The mparent could be newer than parent, and so slist could have items before parent. Yet the start point in compress is based on the two specs given, so would start at parent.

This will fail because the loop will be terminated with the marked counter not zero. The items not visited will be before the start.

This is avoided in the current code by allocating the merge node first, which is newer than parent and mparent, then using that as Right.

Well, actually, at this time, this is avoided by not having the computation done by symdiff. It uses serialmap and compressmap to do full graph walks.

Nice if this would work in the future.

Litter

Running compress computes new cludes lists. Those are stored on the heap as ASCII lists of numbers.

Therefore doing this gets you back to where you started, but the heap has been bloated:

graph_convert(s);
graph_convert(s);
graph_convert(s);
graph_convert(s);

To help with this, makepatch does the convert to align with the format of the receiving side, rather than the receiving side converting to align with the sending. This is because the receiving side is written, and would have 2 converts done to it. Better to convert the read-only sending side once, then throw it away.

Future

slist array

Now: each user does slist = calloc(TABLE(s)+1, sizeof(u8));

Better would be simple data hiding:

symdiff_setup(&sd, ....);
while () {
    symdiff_expand(&sd, ...);
    symdiff_compress(&sd, ...);
}
symdiff_done(&sd);

But the slist is also used externally as a slist[d] - is d active?

slist = symdiff_slist(&sd);

Or a macro SLIST(&sd, d) ?

Currently the slist grows with time, while in sccs_convert, only gets a few entries each time.
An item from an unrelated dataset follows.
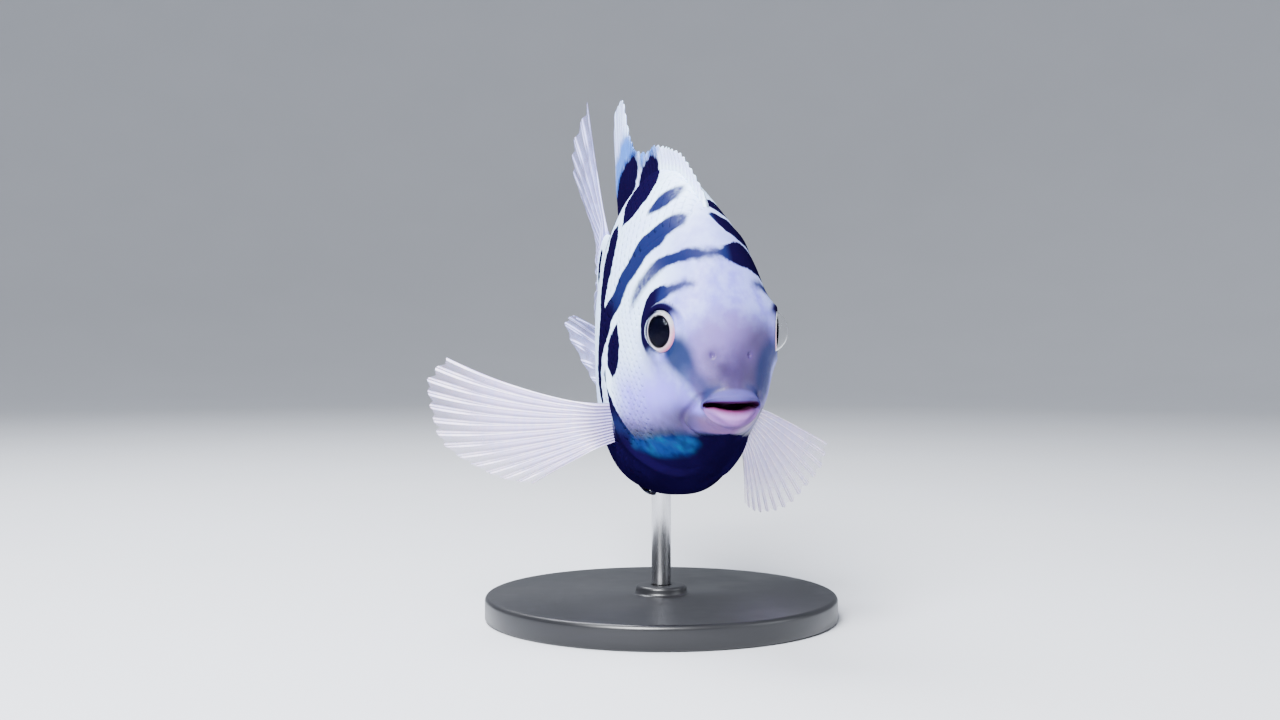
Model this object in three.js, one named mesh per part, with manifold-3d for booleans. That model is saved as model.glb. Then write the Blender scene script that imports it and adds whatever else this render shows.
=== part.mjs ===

More efficient would be to have a list, which then serves to initialize a pq (or just be the pq).

Likely the two uses: slist for the whole table and slist for the symdiff which is a small set.

range vs count

At a minimum, do both, so that we can fix the start. Don’t use s→rstart as that may get used elsewhere. Do the &sd thing.

All we need is range, then have the short circuit be outside of range and marked == 0.